▶ _DIRECTIVE_:
Restate the records below word for word.

▶ _INPUT ROWS_:
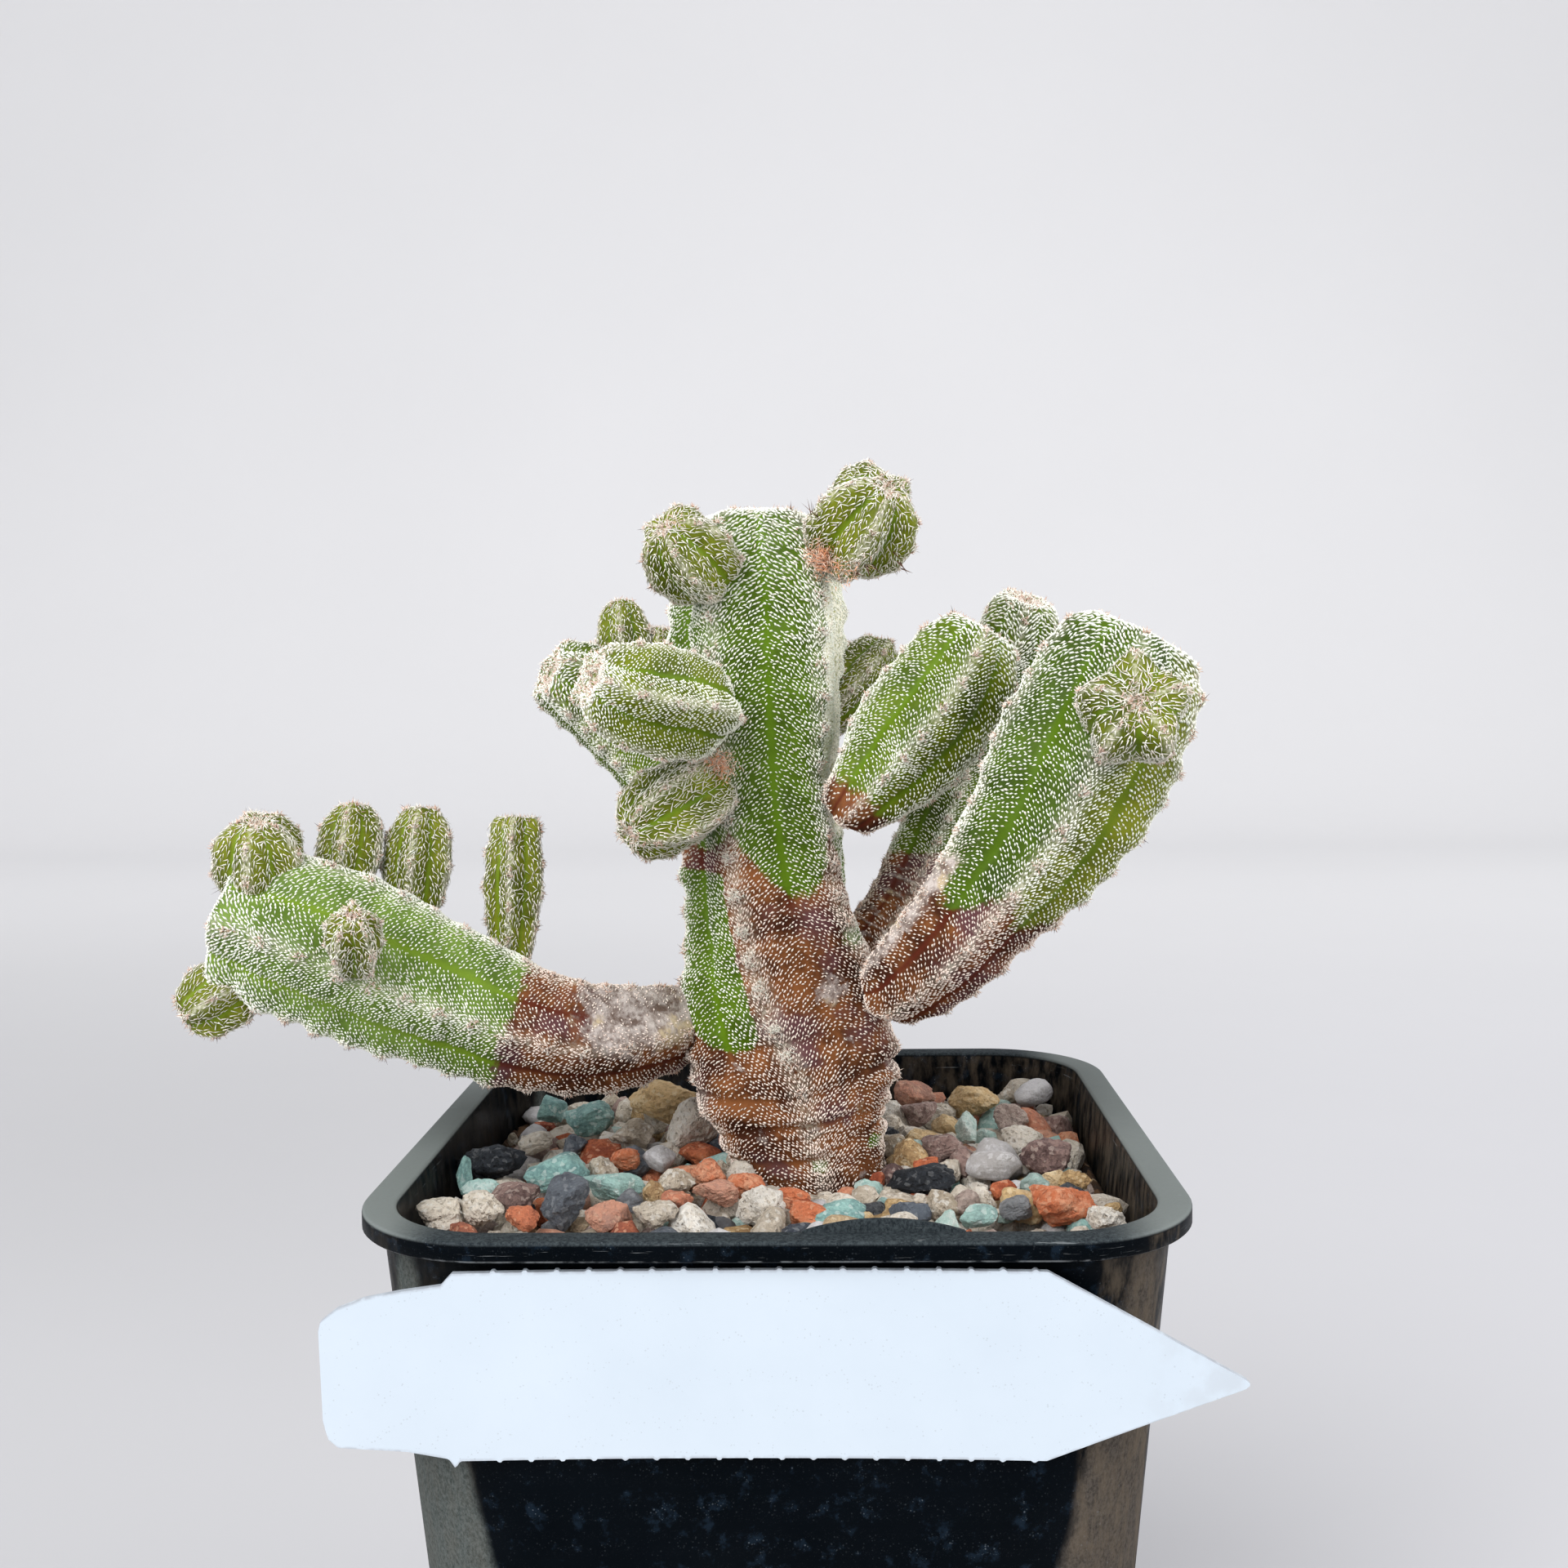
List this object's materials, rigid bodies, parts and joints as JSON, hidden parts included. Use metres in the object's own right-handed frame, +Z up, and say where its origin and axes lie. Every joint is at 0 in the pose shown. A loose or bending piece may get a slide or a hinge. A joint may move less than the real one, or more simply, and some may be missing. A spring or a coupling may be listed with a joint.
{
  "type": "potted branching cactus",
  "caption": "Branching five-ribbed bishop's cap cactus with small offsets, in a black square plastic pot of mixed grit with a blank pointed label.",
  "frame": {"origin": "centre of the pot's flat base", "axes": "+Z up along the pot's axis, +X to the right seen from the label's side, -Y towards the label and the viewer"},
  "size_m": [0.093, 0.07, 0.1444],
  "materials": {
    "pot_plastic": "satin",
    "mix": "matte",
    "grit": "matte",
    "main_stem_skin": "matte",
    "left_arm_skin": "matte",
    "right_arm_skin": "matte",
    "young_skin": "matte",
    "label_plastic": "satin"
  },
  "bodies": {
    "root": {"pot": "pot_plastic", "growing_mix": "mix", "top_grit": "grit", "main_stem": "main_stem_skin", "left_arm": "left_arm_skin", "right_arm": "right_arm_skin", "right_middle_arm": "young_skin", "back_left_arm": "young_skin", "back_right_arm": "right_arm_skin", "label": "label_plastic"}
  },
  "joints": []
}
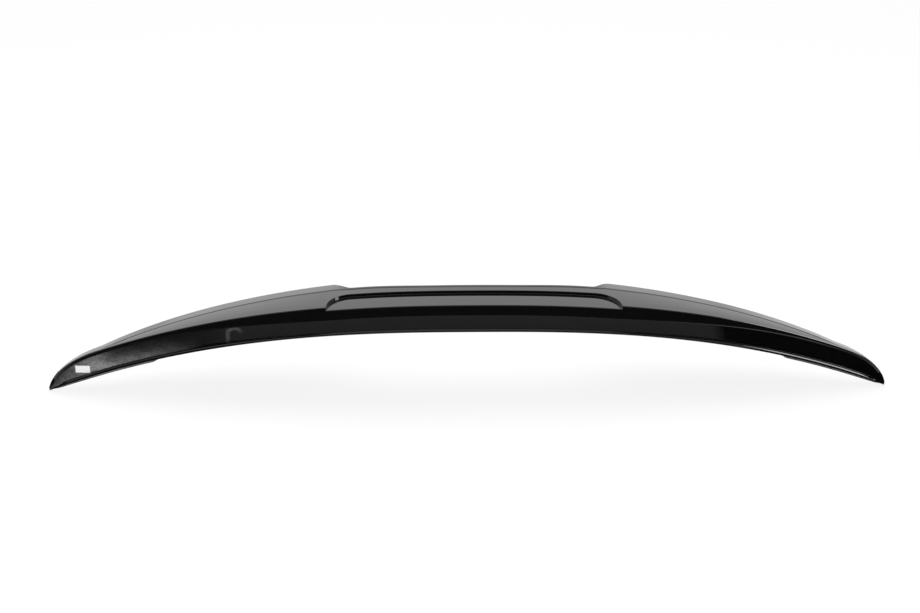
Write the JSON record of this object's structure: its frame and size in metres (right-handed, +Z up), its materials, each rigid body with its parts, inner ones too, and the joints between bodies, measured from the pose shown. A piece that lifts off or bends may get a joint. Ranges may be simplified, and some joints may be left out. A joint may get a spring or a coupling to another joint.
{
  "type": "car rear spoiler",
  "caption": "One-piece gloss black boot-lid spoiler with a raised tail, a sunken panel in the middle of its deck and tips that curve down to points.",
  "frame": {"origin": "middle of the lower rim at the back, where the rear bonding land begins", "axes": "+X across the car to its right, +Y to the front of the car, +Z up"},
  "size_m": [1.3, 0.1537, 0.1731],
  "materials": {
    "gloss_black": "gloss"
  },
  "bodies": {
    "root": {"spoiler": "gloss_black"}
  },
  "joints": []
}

▶ _COMPLETED EXERCISE_:
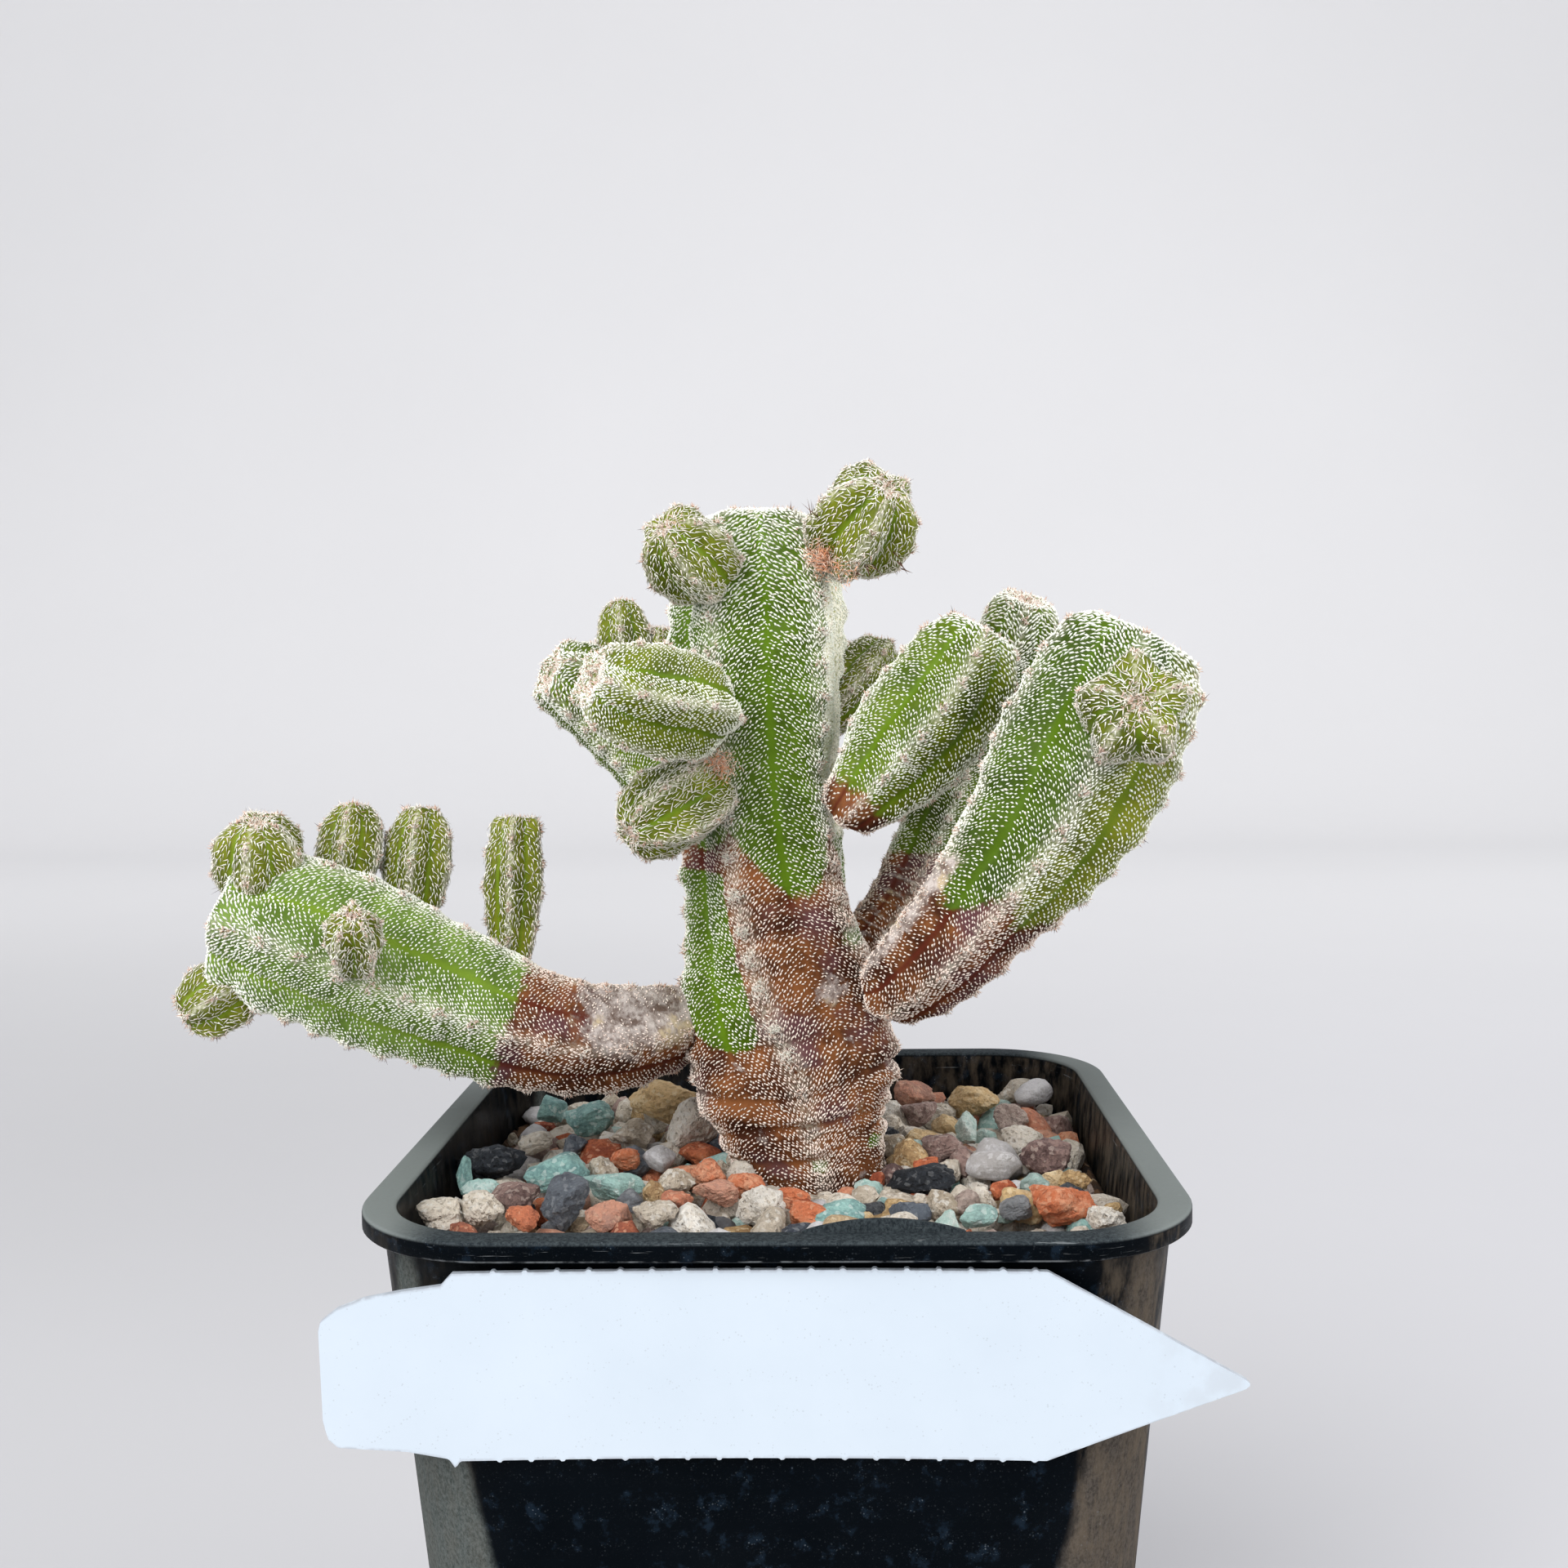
List this object's materials, rigid bodies, parts and joints as JSON, hidden parts included. Use metres in the object's own right-handed frame, +Z up, and say where its origin and axes lie. Every joint is at 0 in the pose shown. A loose or bending piece may get a slide or a hinge. A joint may move less than the real one, or more simply, and some may be missing. A spring or a coupling may be listed with a joint.
{
  "type": "potted branching cactus",
  "caption": "Branching five-ribbed bishop's cap cactus with small offsets, in a black square plastic pot of mixed grit with a blank pointed label.",
  "frame": {"origin": "centre of the pot's flat base", "axes": "+Z up along the pot's axis, +X to the right seen from the label's side, -Y towards the label and the viewer"},
  "size_m": [0.093, 0.07, 0.1444],
  "materials": {
    "pot_plastic": "satin",
    "mix": "matte",
    "grit": "matte",
    "main_stem_skin": "matte",
    "left_arm_skin": "matte",
    "right_arm_skin": "matte",
    "young_skin": "matte",
    "label_plastic": "satin"
  },
  "bodies": {
    "root": {"pot": "pot_plastic", "growing_mix": "mix", "top_grit": "grit", "main_stem": "main_stem_skin", "left_arm": "left_arm_skin", "right_arm": "right_arm_skin", "right_middle_arm": "young_skin", "back_left_arm": "young_skin", "back_right_arm": "right_arm_skin", "label": "label_plastic"}
  },
  "joints": []
}
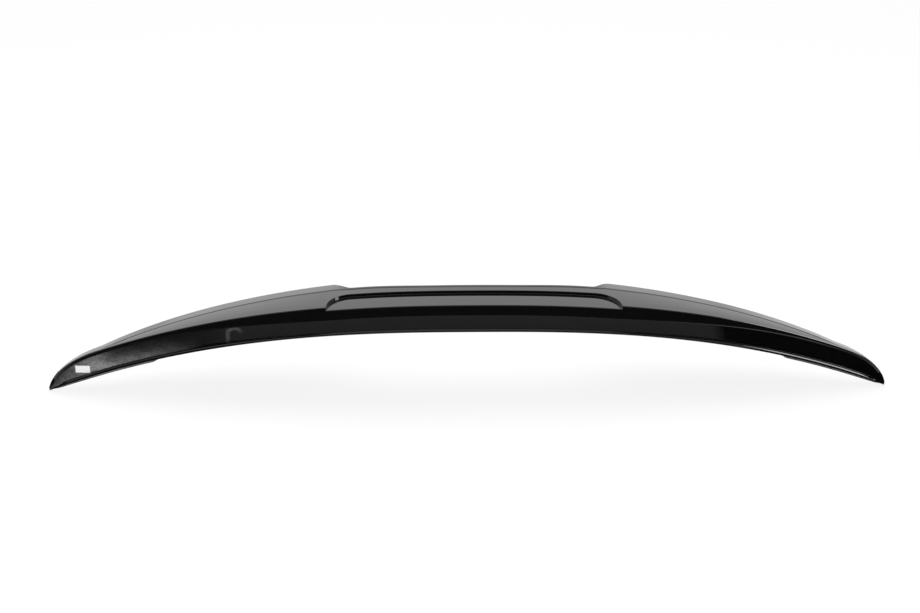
Write the JSON record of this object's structure: its frame and size in metres (right-handed, +Z up), its materials, each rigid body with its parts, inner ones too, and the joints between bodies, measured from the pose shown. A piece that lifts off or bends may get a joint. Ranges may be simplified, and some joints may be left out. A joint may get a spring or a coupling to another joint.
{
  "type": "car rear spoiler",
  "caption": "One-piece gloss black boot-lid spoiler with a raised tail, a sunken panel in the middle of its deck and tips that curve down to points.",
  "frame": {"origin": "middle of the lower rim at the back, where the rear bonding land begins", "axes": "+X across the car to its right, +Y to the front of the car, +Z up"},
  "size_m": [1.3, 0.1537, 0.1731],
  "materials": {
    "gloss_black": "gloss"
  },
  "bodies": {
    "root": {"spoiler": "gloss_black"}
  },
  "joints": []
}